Re-scale data before performing bivariate KDE #96

farr commented 3 years ago

If you have data that are highly correlated or have unusual shapes, the current code in BivariateKDE does not give a very good representation of the true distribution because the bandwidths and kernel densities are estimated separately in the x and y dimensions. For example, with this data set, the current code applied to this data:

using KernelDensity
using StatsPlots

x = randn(1024)
y = x .+ 0.1 .* randn(1024)



A better approach is to estimate the bandwidth of the KDE as a 2x2 covariance matrix (this is, for example, what SciPy does); but a naive implementation of such a "full rank" bandwidth makes it much harder to employ the FFT-to-a-grid trick used in KernelDensity. An equivalent approach that allows to keep the FFT trick is to first de-correlate the input data by performing a rotation and scale so that is covariance is the identity, then estimate using the current KDE code, then de-rotate onto the original grid.

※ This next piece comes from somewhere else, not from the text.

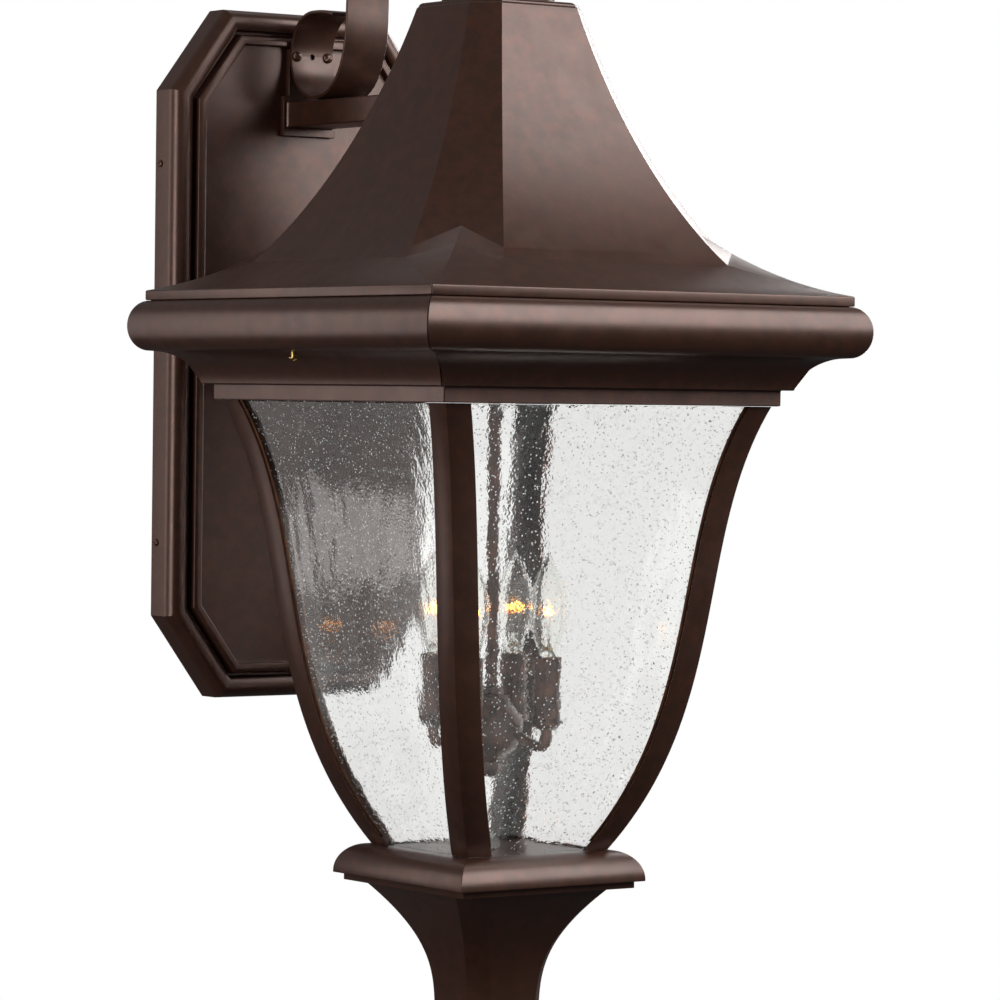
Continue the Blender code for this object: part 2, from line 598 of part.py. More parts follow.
def build_posts():
    corners = ("front_left", "front_right", "back_right", "back_left")
    for quarter, where in enumerate(corners):
        turn = Matrix.Rotation(quarter * pi / 2, 3, "Z")
        sections = []
        for z, half in post_curve(16):
            out, near, far = -half, -half + POST_SHEET, -half + POST_FLANGE
            plan = ((out, out), (far, out), (far, near), (near, near), (near, far), (out, far))
            sections.append([turn @ Vector((x, y, z)) for x, y in plan])
        add_object(f"corner_post_{where}", loft(f"corner_post_{where}", sections), BRONZE, cage)


def build_panes():
    front = POST_SHEET + GAP
    back = front + GLASS_T
    for quarter, side in enumerate(SIDES):
        turn = Matrix.Rotation(quarter * pi / 2, 3, "Z")
        sections = []
        for z, half in post_curve(16):
            wide = half - back - 3 * GAP
            plan = ((-wide, front - half), (wide, front - half), (wide, back - half), (-wide, back - half))
            sections.append([turn @ Vector((x, y, z)) for x, y in plan])
        add_object(f"glass_pane_{side}", loft(f"glass_pane_{side}", sections, smooth_deg=30), PANE, cage)


def chamfered(half, cut, z):
    return quarter_turns([(-half + cut, -half, z), (-half, -half + cut, z)])


def build_saucer():
    wall = 0.0030
    drop = SAUCER_TOP - SAUCER_LIP
    swell = arc((SAUCER_TOP_HALF, SAUCER_LIP), (SAUCER_HALF - SAUCER_TOP_HALF, drop), 90, 0, 6)
    fillet = SAUCER_HALF - 0.0064
    outside = swell + [(SAUCER_HALF, SAUCER_LIP - 0.0008), (fillet, SAUCER_LIP - 0.0012), (fillet, SAUCER_BOTTOM)]
    inside = [(fillet - wall, SAUCER_BOTTOM), (fillet - wall, SAUCER_LIP), (0.0780, SAUCER_LIP + 0.0120),
              (SAUCER_TOP_HALF - wall, SAUCER_TOP - wall)]
    rings = [hole_ring(ROD_HOLE, SAUCER_TOP, 2)] + [chamfered(half, 0, z) for half, z in outside + inside]
    rings.append(hole_ring(ROD_HOLE, SAUCER_TOP - wall, 2))
    add_object("saucer", loft("saucer", rings, closed=True), BRONZE, cage)


def build_foot():
    wall = 0.0030
    top = SAUCER_BOTTOM - GAP
    curve = bezier([(top, FOOT_TOP_HALF, 0), (-0.5180, 0.0400, 0), (-0.5450, 0.0370, 0),
                    (FOOT_BOTTOM, FOOT_BOTTOM_HALF, 0)], 10)
    outside = [(p.y, p.x) for p in curve]
    inside = [(half - wall, min(z, top)) for half, z in reversed(outside[:-1])]
    inside[0] = (outside[-2][0] - wall, FOOT_BOTTOM + wall)
    rings = [chamfered(half, FOOT_CORNER, z) for half, z in outside]
    rings += [hole_ring(ROD_HOLE, FOOT_BOTTOM, 2), hole_ring(ROD_HOLE, FOOT_BOTTOM + wall, 2)]
    rings += [chamfered(half, FOOT_CORNER - wall * 0.6, z) for half, z in inside]
    add_object("foot", loft("foot", rings, closed=True), BRONZE, cage)


def build_finial():
    top = FOOT_BOTTOM - GAP
    ball_z, ball_r = top - 0.0290, 0.0165
    profile = [(ROD_HOLE, top), (0.0280, top), (0.0280, top - 0.0035), (0.0200, top - 0.0070), (0.0095, top - 0.0110)]
    profile += arc((0, ball_z), (ball_r, ball_r), 50, -70, 8)
    profile += [(0.0040, ball_z - 0.0175), (0, ball_z - 0.0200)]
    blind = top - 0.0160
    turned("bottom_finial", [(0, blind), (ROD_HOLE, blind)] + profile, BRONZE, cage)
    turned("finial_rod", [(0, -0.4360), (ROD_R, -0.4360), (ROD_R, blind + 0.0008), (0, blind + 0.0008)], STEEL,
           cage, steps=12)
    turned("rod_nut", [(ROD_HOLE, -0.4390), (0.0090, -0.4390), (0.0090, SAUCER_TOP + GAP),
                       (ROD_HOLE, SAUCER_TOP + GAP)], STEEL, cage, closed=True, steps=6)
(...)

This code performs the manipulations:

function rescaled_bivariate_kde((x, y))
    z = hcat(x, y)

    mu = mean(z, dims=1)
    Sigma = cov(z, dims=1)
    L = cholesky(Sigma).L
    detL = prod(diag(L))

    zr = L \ (z .- mu)'

    kr = kde((zr[1,:], zr[2,:]))
    k = kde((x,y))
    ikr = InterpKDE(kr)

    for i in 1:size(k.x, 1)
        for j in 1:size(k.y, 1)
            zr = L \ (permutedims([k.x[i], k.y[j]]) .- mu)'
            p = pdf(ikr, zr[1,1], zr[2,1])
            k.density[i,j] = p / detL


The result on the above data set is



which is a much better representation of the actual density. Note: I have checked that the proper Jacobian factors are included:

k = rescaled_bivariate_kde((x,y))
sum(k.density .* step(k.x) .* step(k.y)) # 1.0 to good accuracy

I propose that rescaled_bivariate_kde replace the existing kde constructor for bivariate data.